In a later interview with the South China Morning Post, which was conducted in the death row section of the Moon Crescent unit of Changi prison, Poon privately confessed to knowingly attempting to traffic heroin via Singapore, saying: "I did smuggle drugs, because a friend had crashed my motorbike, and I wanted money to buy a new one."

==Execution==
Poon Yuen Chung was hanged at Changi Prison shortly before dawn on the morning of 21 April 1995. As per her wishes, Poon's kidneys and corneas were donated to the Human Organ Transplant Board of Hong Kong after her death. On the same morning, another two Hong Kongers, Lam Cheuk Wang and Tong Ching Man, as well as two other drug convicts (Nigerian citizen Chris Chinenye Obaka and Singaporean national Yeo Hee Seng), were also executed at the same gallows as Poon. Poon, Lam and Tong were reportedly the last three Hongkongers on Singapore's death row to be hanged.

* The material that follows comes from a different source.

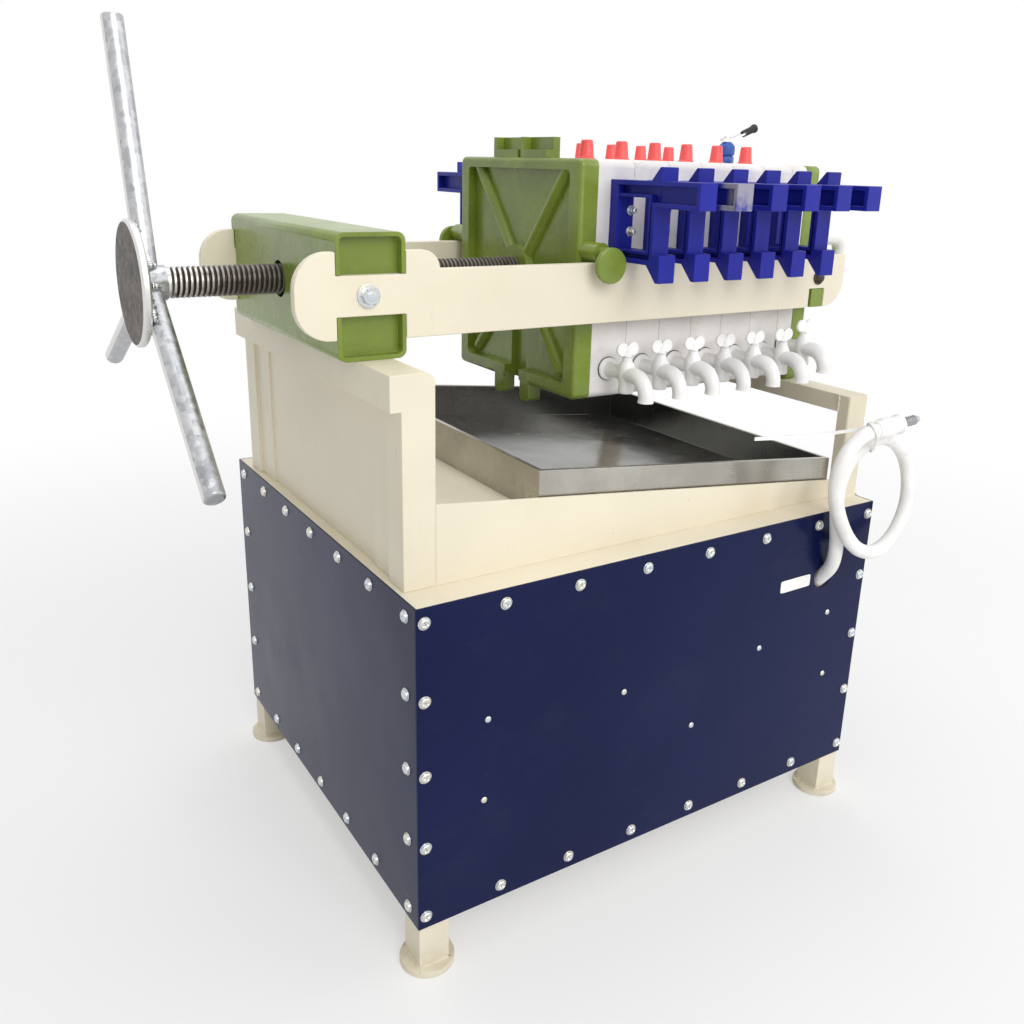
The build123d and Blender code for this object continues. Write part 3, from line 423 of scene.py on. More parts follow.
class Recipe:
    """One material or world: its tree, and a method that adds any node to it."""

    def __init__(self, owner):
        self.owner = owner
        self.owner.use_nodes = True
        self.tree = self.owner.node_tree
        self.tree.nodes.clear()
        self.place = self.node("TexCoord", output="Object")

    def node(self, kind, settings=None, values=None, output=0):
        """Add a node, set it up, then set or link its sockets; returns one of its outputs."""
        made = self.tree.nodes.new("ShaderNode" + kind)
        for key, value in (settings or {}).items():
            setattr(made, key, value)
        for key, value in (values or {}).items():
            if isinstance(value, Wire):
                self.tree.links.new(value.socket, made.inputs[key])
            else:
                made.inputs[key].default_value = value
        return Wire(self, made.outputs[output]) if len(made.outputs) else None

    def stretched(self, x, y, z):
        """Object coordinates with each axis scaled by its own factor."""
        return self.node("Mapping", None, {"Vector": self.place, "Scale": (x, y, z)})

    def noise(self, scale, detail=3.0, roughness=0.5, place=None):
        """Noise with so many waves per metre, from 0 to 1."""
        values = {"Vector": place or self.place, "Scale": scale, "Detail": detail, "Roughness": roughness}
        return self.node("TexNoise", None, values)

    def speckle(self, scale, low, high, detail=2.0):
        """Patches of noise above a level: 0 outside and 1 inside."""
        return self.noise(scale, detail, 0.6).between(low, high)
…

Poon and Tong had become close friends during their incarceration, often praying together (Poon converted to Christianity while on death row) in the lead up to their execution, and they were cremated after a joint funeral. The Christian pastor who conducted the service said Poon had written more than 40 letters during her final days to relatives and friends, telling them she had accepted her fate with calm and that she hoped to see them in the after-life.